#### [Required task]
Beginning at the first line of the data, print each line exactly, stopping after the line that contains "paper_t = 0.12; // [0.08:0.01:0.2]".

#### [Available data]
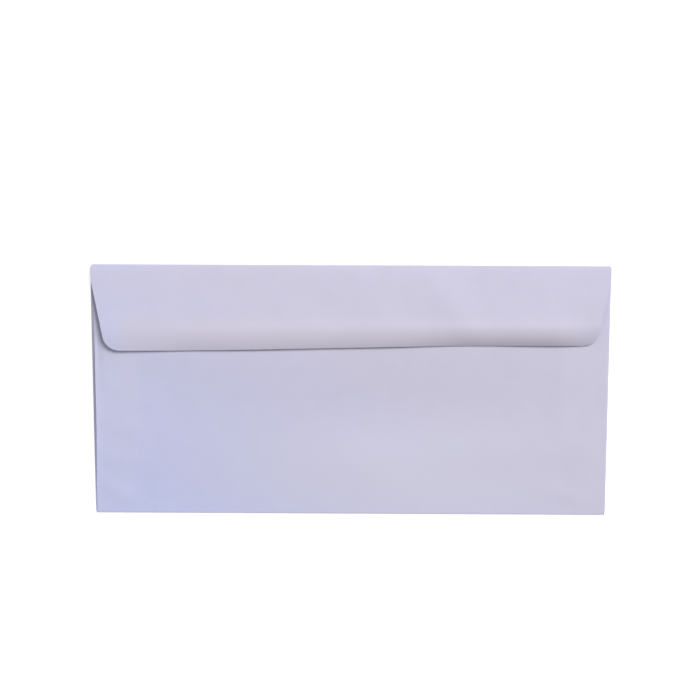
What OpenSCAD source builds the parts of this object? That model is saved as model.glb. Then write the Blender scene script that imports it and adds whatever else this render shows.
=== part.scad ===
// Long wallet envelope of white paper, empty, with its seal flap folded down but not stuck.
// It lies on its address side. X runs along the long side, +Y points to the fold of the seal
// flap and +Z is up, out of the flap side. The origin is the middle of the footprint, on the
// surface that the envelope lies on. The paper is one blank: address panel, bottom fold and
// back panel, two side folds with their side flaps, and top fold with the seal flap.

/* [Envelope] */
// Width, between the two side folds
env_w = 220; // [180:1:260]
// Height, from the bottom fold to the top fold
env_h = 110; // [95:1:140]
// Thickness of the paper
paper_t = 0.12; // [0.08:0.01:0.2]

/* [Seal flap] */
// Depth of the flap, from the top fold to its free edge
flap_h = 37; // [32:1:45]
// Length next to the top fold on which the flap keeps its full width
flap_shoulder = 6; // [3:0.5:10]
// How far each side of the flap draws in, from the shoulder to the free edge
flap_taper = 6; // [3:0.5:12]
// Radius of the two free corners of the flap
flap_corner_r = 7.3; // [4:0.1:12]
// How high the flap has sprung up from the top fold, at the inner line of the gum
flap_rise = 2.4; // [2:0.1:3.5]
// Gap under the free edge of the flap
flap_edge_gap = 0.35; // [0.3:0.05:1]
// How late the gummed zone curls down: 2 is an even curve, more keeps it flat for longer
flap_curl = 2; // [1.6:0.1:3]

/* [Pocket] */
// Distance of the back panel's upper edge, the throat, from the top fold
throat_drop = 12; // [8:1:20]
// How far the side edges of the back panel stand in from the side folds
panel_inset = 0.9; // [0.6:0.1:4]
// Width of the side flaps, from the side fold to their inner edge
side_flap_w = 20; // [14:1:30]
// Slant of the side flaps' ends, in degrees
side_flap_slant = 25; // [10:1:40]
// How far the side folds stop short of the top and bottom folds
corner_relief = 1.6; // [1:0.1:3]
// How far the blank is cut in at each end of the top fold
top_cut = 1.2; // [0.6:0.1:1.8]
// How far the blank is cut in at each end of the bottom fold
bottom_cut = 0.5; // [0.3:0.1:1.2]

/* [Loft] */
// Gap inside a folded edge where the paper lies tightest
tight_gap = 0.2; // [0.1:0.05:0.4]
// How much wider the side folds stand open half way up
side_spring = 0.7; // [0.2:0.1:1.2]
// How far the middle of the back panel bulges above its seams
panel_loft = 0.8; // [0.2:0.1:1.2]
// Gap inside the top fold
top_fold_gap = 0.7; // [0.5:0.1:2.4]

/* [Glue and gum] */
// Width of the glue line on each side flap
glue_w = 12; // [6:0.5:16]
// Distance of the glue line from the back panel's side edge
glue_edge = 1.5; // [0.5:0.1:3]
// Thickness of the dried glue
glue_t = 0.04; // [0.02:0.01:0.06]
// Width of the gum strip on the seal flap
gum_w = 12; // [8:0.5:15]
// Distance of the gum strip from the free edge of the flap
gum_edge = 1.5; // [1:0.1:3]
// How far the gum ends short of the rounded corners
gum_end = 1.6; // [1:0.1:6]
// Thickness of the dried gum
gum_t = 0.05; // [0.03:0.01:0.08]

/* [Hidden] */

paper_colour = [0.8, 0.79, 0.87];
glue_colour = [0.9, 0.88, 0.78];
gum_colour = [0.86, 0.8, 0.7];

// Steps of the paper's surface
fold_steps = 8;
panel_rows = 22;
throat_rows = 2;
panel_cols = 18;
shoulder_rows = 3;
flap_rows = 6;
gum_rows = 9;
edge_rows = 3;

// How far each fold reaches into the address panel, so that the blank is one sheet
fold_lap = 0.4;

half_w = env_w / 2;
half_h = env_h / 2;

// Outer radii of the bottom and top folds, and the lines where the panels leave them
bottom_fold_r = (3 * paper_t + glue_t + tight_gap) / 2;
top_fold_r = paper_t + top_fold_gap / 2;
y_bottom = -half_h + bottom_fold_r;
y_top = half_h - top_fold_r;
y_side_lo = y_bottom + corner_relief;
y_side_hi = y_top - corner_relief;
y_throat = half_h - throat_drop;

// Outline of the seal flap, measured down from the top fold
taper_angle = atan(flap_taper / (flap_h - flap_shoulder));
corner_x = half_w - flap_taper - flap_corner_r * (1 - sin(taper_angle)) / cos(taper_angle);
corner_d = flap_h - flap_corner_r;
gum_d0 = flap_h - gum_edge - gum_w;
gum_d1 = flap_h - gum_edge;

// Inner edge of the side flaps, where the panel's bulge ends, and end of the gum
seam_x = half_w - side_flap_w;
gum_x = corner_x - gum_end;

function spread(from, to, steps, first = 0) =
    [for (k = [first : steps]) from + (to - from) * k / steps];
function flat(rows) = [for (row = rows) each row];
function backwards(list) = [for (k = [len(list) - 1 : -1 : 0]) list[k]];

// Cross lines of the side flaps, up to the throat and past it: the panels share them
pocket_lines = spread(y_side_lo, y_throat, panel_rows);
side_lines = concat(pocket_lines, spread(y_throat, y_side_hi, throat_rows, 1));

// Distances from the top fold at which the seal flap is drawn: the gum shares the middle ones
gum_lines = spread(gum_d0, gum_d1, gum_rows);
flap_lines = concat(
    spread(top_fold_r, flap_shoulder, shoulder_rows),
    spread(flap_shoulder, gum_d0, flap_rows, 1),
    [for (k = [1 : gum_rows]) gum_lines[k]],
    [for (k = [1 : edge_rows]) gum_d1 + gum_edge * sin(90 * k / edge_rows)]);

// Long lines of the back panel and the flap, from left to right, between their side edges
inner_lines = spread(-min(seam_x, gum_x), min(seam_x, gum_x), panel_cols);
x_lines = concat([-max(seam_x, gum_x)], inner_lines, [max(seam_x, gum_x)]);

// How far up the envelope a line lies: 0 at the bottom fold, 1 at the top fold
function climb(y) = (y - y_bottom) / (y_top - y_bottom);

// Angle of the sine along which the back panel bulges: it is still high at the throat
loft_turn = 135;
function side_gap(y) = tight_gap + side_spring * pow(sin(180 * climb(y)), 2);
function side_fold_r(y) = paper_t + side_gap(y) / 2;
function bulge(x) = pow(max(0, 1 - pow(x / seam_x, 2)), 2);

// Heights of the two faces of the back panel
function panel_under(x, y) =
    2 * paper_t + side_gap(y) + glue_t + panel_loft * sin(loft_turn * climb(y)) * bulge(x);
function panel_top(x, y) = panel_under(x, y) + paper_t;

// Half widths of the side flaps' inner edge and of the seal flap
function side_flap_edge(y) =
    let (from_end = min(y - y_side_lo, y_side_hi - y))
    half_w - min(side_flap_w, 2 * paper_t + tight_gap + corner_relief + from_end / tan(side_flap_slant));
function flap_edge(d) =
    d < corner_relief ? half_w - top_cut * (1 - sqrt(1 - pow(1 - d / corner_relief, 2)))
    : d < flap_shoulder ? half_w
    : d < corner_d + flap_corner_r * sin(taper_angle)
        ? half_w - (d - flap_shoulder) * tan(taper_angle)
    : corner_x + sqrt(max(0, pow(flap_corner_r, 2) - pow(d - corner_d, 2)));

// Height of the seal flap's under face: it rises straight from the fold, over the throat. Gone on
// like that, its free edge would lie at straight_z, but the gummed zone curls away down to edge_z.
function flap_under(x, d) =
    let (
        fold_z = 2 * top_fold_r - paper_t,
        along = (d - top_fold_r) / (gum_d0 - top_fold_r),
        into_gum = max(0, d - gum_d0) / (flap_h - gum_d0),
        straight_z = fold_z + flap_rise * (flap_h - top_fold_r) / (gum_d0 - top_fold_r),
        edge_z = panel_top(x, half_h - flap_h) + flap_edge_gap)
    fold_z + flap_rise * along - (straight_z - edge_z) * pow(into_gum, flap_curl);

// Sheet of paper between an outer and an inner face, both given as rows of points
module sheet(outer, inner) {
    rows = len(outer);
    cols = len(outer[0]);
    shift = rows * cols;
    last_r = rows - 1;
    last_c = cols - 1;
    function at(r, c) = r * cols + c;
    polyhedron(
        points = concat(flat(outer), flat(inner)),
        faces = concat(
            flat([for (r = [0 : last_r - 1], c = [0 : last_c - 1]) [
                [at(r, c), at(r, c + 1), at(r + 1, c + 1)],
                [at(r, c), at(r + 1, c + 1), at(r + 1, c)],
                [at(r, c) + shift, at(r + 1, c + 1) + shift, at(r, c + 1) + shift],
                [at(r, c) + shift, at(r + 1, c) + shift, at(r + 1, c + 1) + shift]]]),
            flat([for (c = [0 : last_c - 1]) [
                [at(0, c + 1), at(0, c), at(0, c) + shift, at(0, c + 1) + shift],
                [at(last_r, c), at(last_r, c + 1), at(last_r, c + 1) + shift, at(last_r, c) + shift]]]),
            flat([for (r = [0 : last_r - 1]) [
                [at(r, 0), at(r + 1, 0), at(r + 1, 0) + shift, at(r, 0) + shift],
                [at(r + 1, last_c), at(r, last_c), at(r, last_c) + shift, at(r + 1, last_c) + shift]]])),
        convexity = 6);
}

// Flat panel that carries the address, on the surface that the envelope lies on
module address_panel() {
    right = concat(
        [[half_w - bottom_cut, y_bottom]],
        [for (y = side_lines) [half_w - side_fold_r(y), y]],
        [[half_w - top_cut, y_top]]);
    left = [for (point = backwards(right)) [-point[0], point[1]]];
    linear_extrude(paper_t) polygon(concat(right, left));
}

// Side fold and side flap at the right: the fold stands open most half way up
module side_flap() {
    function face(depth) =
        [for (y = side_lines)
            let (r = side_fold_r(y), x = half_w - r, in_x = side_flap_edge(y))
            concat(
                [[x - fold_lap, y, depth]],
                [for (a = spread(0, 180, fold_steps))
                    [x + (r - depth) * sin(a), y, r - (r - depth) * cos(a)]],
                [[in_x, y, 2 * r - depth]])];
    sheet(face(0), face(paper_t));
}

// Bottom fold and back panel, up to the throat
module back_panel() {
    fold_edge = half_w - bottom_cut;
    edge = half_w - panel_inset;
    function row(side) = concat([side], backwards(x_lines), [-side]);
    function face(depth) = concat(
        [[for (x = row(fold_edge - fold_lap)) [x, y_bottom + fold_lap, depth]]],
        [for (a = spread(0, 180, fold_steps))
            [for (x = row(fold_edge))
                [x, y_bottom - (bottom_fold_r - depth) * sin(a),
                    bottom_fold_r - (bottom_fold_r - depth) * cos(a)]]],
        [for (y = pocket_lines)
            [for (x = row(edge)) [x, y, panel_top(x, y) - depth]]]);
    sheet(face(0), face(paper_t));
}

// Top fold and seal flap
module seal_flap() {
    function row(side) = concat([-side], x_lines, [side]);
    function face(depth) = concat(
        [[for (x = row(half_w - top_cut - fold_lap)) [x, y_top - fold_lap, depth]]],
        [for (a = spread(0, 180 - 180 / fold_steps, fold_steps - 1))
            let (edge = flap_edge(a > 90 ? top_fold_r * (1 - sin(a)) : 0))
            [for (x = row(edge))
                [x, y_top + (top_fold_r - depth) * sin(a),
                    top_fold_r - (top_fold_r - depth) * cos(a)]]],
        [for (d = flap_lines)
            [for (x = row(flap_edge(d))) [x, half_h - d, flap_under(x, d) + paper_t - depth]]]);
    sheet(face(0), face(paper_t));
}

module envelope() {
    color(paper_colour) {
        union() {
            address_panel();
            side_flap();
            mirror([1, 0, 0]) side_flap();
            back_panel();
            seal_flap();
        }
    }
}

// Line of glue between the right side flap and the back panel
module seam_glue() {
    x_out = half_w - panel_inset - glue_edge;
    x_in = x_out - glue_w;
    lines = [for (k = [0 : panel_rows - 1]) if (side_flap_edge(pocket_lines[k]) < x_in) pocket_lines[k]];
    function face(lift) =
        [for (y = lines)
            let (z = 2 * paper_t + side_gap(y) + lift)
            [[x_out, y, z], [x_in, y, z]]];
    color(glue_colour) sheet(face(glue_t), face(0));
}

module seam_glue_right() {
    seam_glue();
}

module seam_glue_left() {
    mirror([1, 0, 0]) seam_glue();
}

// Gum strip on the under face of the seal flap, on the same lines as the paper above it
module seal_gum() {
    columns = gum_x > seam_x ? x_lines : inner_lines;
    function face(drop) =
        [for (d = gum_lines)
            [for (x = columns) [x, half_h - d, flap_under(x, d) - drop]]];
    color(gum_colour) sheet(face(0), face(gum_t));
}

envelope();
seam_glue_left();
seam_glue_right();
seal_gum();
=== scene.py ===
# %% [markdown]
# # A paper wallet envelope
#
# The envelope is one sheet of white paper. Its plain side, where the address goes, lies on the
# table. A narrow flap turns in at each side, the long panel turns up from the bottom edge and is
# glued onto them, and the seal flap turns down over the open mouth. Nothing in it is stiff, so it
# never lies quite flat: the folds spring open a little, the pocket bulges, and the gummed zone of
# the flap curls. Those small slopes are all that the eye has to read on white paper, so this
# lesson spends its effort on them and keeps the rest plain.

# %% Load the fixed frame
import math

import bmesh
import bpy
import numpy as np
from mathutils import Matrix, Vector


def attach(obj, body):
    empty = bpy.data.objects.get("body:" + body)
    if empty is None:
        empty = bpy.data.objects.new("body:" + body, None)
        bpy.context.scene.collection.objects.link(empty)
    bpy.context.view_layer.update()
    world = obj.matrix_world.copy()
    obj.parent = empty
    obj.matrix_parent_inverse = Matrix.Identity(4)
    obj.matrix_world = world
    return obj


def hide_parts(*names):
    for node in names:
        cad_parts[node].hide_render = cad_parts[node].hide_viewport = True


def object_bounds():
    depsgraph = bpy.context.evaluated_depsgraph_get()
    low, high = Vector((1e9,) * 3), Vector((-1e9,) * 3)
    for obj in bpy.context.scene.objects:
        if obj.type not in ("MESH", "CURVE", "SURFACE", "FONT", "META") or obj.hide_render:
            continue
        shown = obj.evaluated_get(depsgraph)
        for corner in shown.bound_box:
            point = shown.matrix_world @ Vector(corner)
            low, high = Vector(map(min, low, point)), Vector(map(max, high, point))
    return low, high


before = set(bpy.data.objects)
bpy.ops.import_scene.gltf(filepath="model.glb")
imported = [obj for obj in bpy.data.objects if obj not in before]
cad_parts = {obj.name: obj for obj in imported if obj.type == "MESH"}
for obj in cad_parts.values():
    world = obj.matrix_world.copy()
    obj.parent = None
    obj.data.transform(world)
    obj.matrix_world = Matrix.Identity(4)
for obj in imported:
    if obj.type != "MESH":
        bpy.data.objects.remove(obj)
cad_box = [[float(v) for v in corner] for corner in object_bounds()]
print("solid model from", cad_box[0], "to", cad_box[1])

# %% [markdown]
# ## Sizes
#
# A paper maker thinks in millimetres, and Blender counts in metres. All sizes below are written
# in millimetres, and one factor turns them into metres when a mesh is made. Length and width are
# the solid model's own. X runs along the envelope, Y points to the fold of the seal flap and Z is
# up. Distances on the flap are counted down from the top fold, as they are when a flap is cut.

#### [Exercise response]
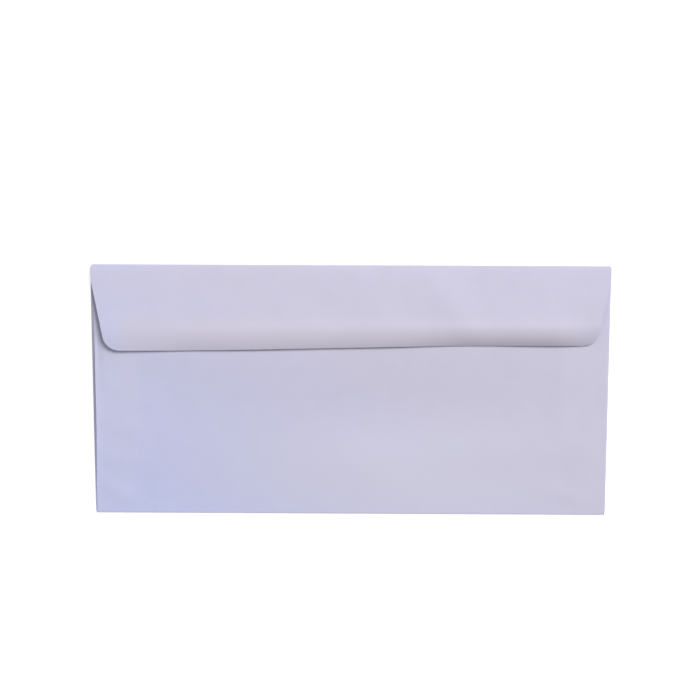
What OpenSCAD source builds the parts of this object? That model is saved as model.glb. Then write the Blender scene script that imports it and adds whatever else this render shows.
=== part.scad ===
// Long wallet envelope of white paper, empty, with its seal flap folded down but not stuck.
// It lies on its address side. X runs along the long side, +Y points to the fold of the seal
// flap and +Z is up, out of the flap side. The origin is the middle of the footprint, on the
// surface that the envelope lies on. The paper is one blank: address panel, bottom fold and
// back panel, two side folds with their side flaps, and top fold with the seal flap.

/* [Envelope] */
// Width, between the two side folds
env_w = 220; // [180:1:260]
// Height, from the bottom fold to the top fold
env_h = 110; // [95:1:140]
// Thickness of the paper
paper_t = 0.12; // [0.08:0.01:0.2]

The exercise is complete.